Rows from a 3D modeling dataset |
=======
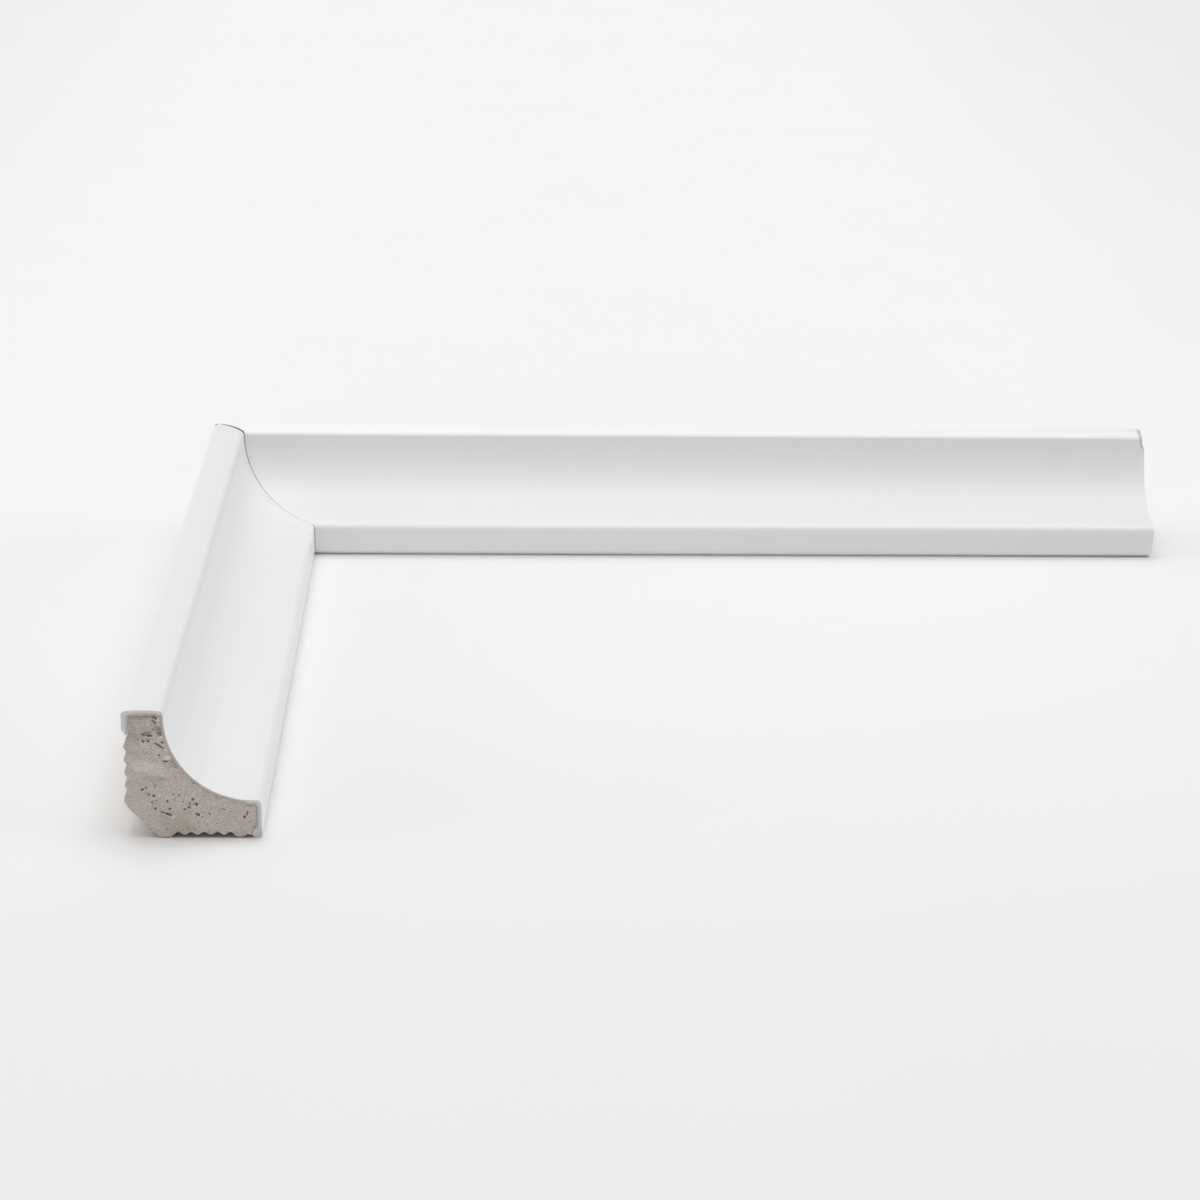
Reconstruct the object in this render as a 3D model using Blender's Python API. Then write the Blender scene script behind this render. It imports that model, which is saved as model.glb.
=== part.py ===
"""Mitred corner of film-wrapped cove skirting.

Two lengths of one cove moulding meet at a mitre. Each is a wooden core with a white film
wrapped over the faces that show. Metres, +Z up, origin at the bottom centre of the box.

A point of the section is (out, up): out from the wall, up from the floor. The long length
runs along +X, with the wall behind it at +Y. The short length comes forward along -Y, with
the wall at its left, at -X.
"""

import math

import bmesh
import bpy

MM = 0.001

# Lengths along the wall side, from the corner to the square-cut end
LONG_LENGTH = 195.5 * MM
SHORT_LENGTH = 165.0 * MM

# Section of the moulding, over the film
SECTION_WIDTH = 22.0 * MM
SECTION_HEIGHT = 22.0 * MM
TOP_LIP_WIDTH = 6.8 * MM
FRONT_LIP_HEIGHT = 6.6 * MM
LIP_FLAT = 1.4 * MM
LIP_CROWN = 0.12 * MM
EDGE_RADIUS = 0.9 * MM
CORE_EDGE_RADIUS = 0.45 * MM

# Film: thin in the cove, thick round the lips and on the wall band, with a glue line under it
COVE_FILM = 0.3 * MM
LIP_FILM = 0.7 * MM
WALL_FILM = 0.95 * MM
GLUE_LINE = 0.15 * MM
THICKENS_FROM = 0.85
WALL_BAND = 3.0 * MM
BAND_TUCK_RUN = 1.15 * MM
BAND_TUCK = 0.5 * MM

# The film's other end, turned under the front lip and folded back up, a little clear of the floor
UNDER_GAP = 0.12 * MM
UNDER_TURN = 1.05 * MM
FOLD_FILM = 0.3 * MM
FOLD_RADIUS = 0.2 * MM
FOLD_LEAN = math.radians(27)
FOLD_CLEAR = 0.08 * MM

# Ribs of the wall side
WALL_SETBACK = 0.1 * MM
WALL_LAND = 0.8 * MM
RIB_SETBACK = 0.25 * MM
WALL_RIB_PITCH = 2.2 * MM
WALL_RIB_DEPTH = 0.5 * MM
BAND_GROOVE = 0.7 * MM

# Bevel between the wall side and the underside
BEVEL_WIDTH = 5.6 * MM
BEVEL_HEIGHT = 6.1 * MM
BEVEL_BULGE = 0.2 * MM
BEVEL_BULGES = 2

# Feet and ribs of the underside
BACK_FOOT = 1.7 * MM
FRONT_FOOT = 0.8 * MM
FOOT_SLOPE = 1.2 * MM
FRONT_GROOVE = 0.6 * MM
FRONT_GROOVE_RUN = 0.7 * MM
FRONT_EDGE_RAISE = 0.3 * MM
UNDER_HOLLOW = 0.95 * MM
UNDER_RIB_PITCH = 2.05 * MM
UNDER_RIB_DEPTH = 0.5 * MM

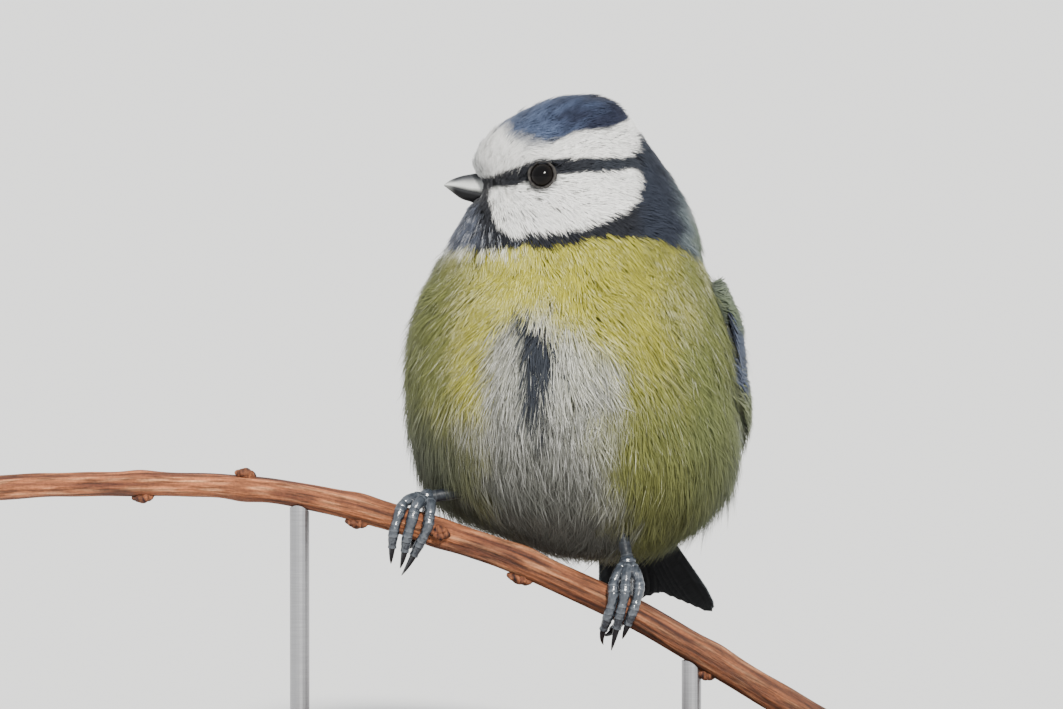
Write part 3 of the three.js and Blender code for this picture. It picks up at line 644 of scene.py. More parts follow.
=======
Copy all of the material word for word.

OUTPUT FOR THIS EXERCISE |
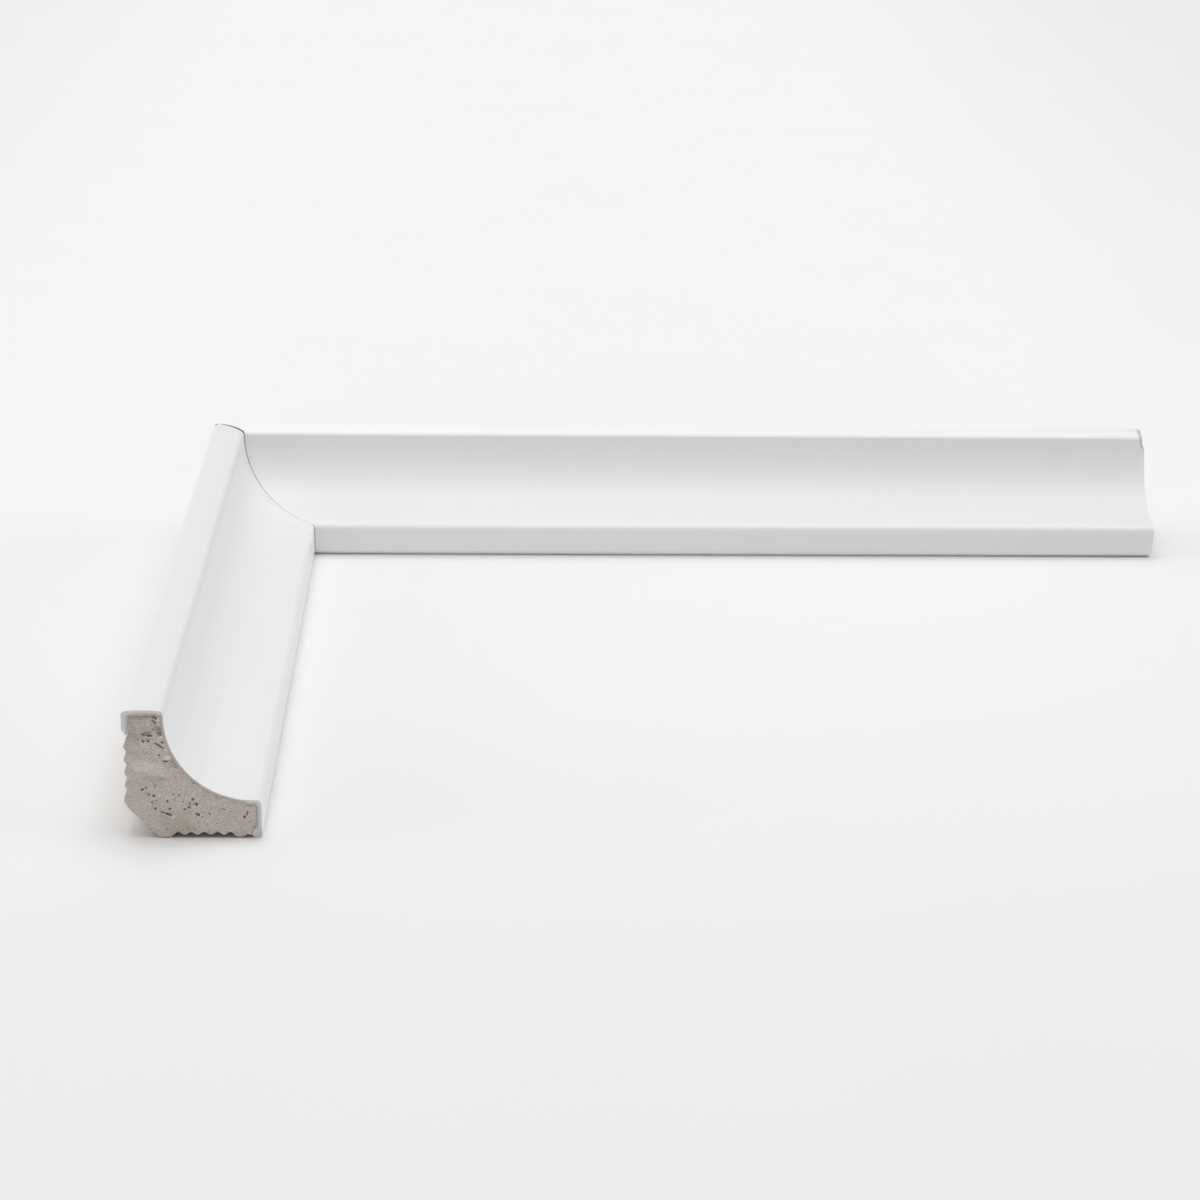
Reconstruct the object in this render as a 3D model using Blender's Python API. Then write the Blender scene script behind this render. It imports that model, which is saved as model.glb.
=== part.py ===
"""Mitred corner of film-wrapped cove skirting.

Two lengths of one cove moulding meet at a mitre. Each is a wooden core with a white film
wrapped over the faces that show. Metres, +Z up, origin at the bottom centre of the box.

A point of the section is (out, up): out from the wall, up from the floor. The long length
runs along +X, with the wall behind it at +Y. The short length comes forward along -Y, with
the wall at its left, at -X.
"""

import math

import bmesh
import bpy

MM = 0.001

# Lengths along the wall side, from the corner to the square-cut end
LONG_LENGTH = 195.5 * MM
SHORT_LENGTH = 165.0 * MM

# Section of the moulding, over the film
SECTION_WIDTH = 22.0 * MM
SECTION_HEIGHT = 22.0 * MM
TOP_LIP_WIDTH = 6.8 * MM
FRONT_LIP_HEIGHT = 6.6 * MM
LIP_FLAT = 1.4 * MM
LIP_CROWN = 0.12 * MM
EDGE_RADIUS = 0.9 * MM
CORE_EDGE_RADIUS = 0.45 * MM

# Film: thin in the cove, thick round the lips and on the wall band, with a glue line under it
COVE_FILM = 0.3 * MM
LIP_FILM = 0.7 * MM
WALL_FILM = 0.95 * MM
GLUE_LINE = 0.15 * MM
THICKENS_FROM = 0.85
WALL_BAND = 3.0 * MM
BAND_TUCK_RUN = 1.15 * MM
BAND_TUCK = 0.5 * MM

# The film's other end, turned under the front lip and folded back up, a little clear of the floor
UNDER_GAP = 0.12 * MM
UNDER_TURN = 1.05 * MM
FOLD_FILM = 0.3 * MM
FOLD_RADIUS = 0.2 * MM
FOLD_LEAN = math.radians(27)
FOLD_CLEAR = 0.08 * MM

# Ribs of the wall side
WALL_SETBACK = 0.1 * MM
WALL_LAND = 0.8 * MM
RIB_SETBACK = 0.25 * MM
WALL_RIB_PITCH = 2.2 * MM
WALL_RIB_DEPTH = 0.5 * MM
BAND_GROOVE = 0.7 * MM

# Bevel between the wall side and the underside
BEVEL_WIDTH = 5.6 * MM
BEVEL_HEIGHT = 6.1 * MM
BEVEL_BULGE = 0.2 * MM
BEVEL_BULGES = 2

# Feet and ribs of the underside
BACK_FOOT = 1.7 * MM
FRONT_FOOT = 0.8 * MM
FOOT_SLOPE = 1.2 * MM
FRONT_GROOVE = 0.6 * MM
FRONT_GROOVE_RUN = 0.7 * MM
FRONT_EDGE_RAISE = 0.3 * MM
UNDER_HOLLOW = 0.95 * MM
UNDER_RIB_PITCH = 2.05 * MM
UNDER_RIB_DEPTH = 0.5 * MM

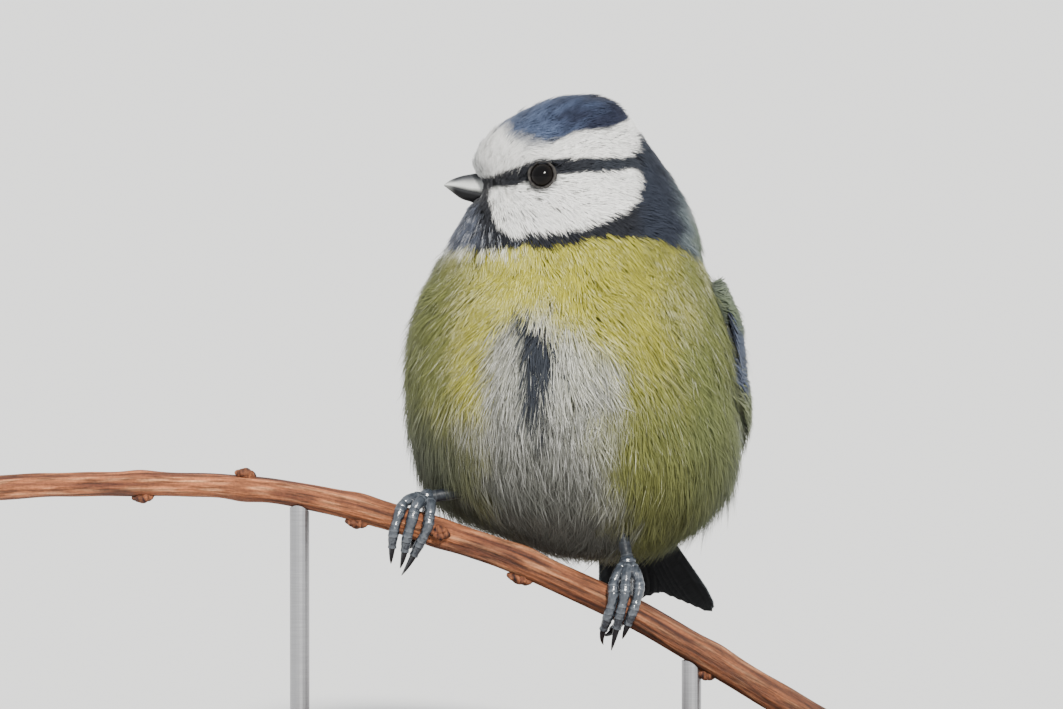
Write part 3 of the three.js and Blender code for this picture. It picks up at line 644 of scene.py. More parts follow.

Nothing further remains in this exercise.